Psychiatry has come a long way since the days of chaining 'lunatics' in cold cells and parading them as freakish marvels before a gaping public. But, as Jeffrey Lieberman reveals in his extraordinary and eye-opening book, the path to legitimacy for 'the black sheep of medicine' has been anything but smooth.
In SHRINKS, Dr Lieberman traces the field from its birth as a mystic pseudo-science through its adolescence as a cult of 'shrinks' to its late blooming maturity since the Second World War as a science-driven profession that saves lives. With fascinating case studies and portraits of the luminaries of the field, from Sigmund Freud to Eric Kandel, SHRINKS is a gripping and illuminating read. It is also an urgent call-to-arms to dispel the stigma surrounding mental illness and to start treating it as a disease rather than a state of mind.
PUBLISHERS WEEKLY
Lieberman (co-author of Essentials of Schizophrenia), former president of the American Psychiatric Association, does a stellar job of recounting the history of his profession, warts and all, in a way that is easily accessible to lay readers and full of surprising facts.
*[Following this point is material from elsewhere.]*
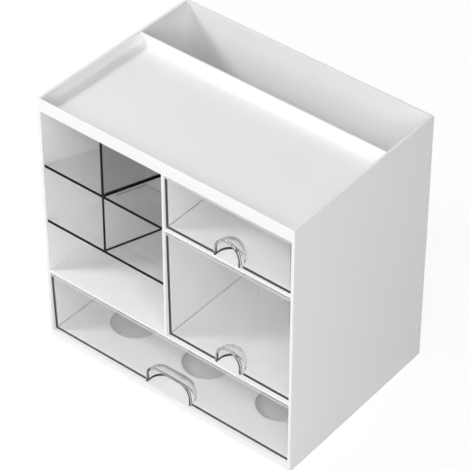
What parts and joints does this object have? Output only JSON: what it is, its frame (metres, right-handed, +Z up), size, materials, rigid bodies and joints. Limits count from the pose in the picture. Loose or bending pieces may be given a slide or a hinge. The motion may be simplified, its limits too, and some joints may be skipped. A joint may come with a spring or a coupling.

While people are "more likely to need services from psychiatry than any other medical specialty," the stigma attached to mental illness means that most sufferers "consciously avoid the very treatments now proven to relieve their symptoms." But the path from defining a mental illness to finding a consistently effective treatment for it is far from linear, and Lieberman pulls no punches while demonstrating how many psychiatrists, including Freud, made serious missteps that harmed patients and discredited the field in the eyes of the general public. He ends on an upbeat note, however, convincingly arguing that the shame of admitting to mental illness may become a thing of the past, because sufferers can be "diagnosed and treated very effectively," although he notes that the public still needs to be educated about recent advances.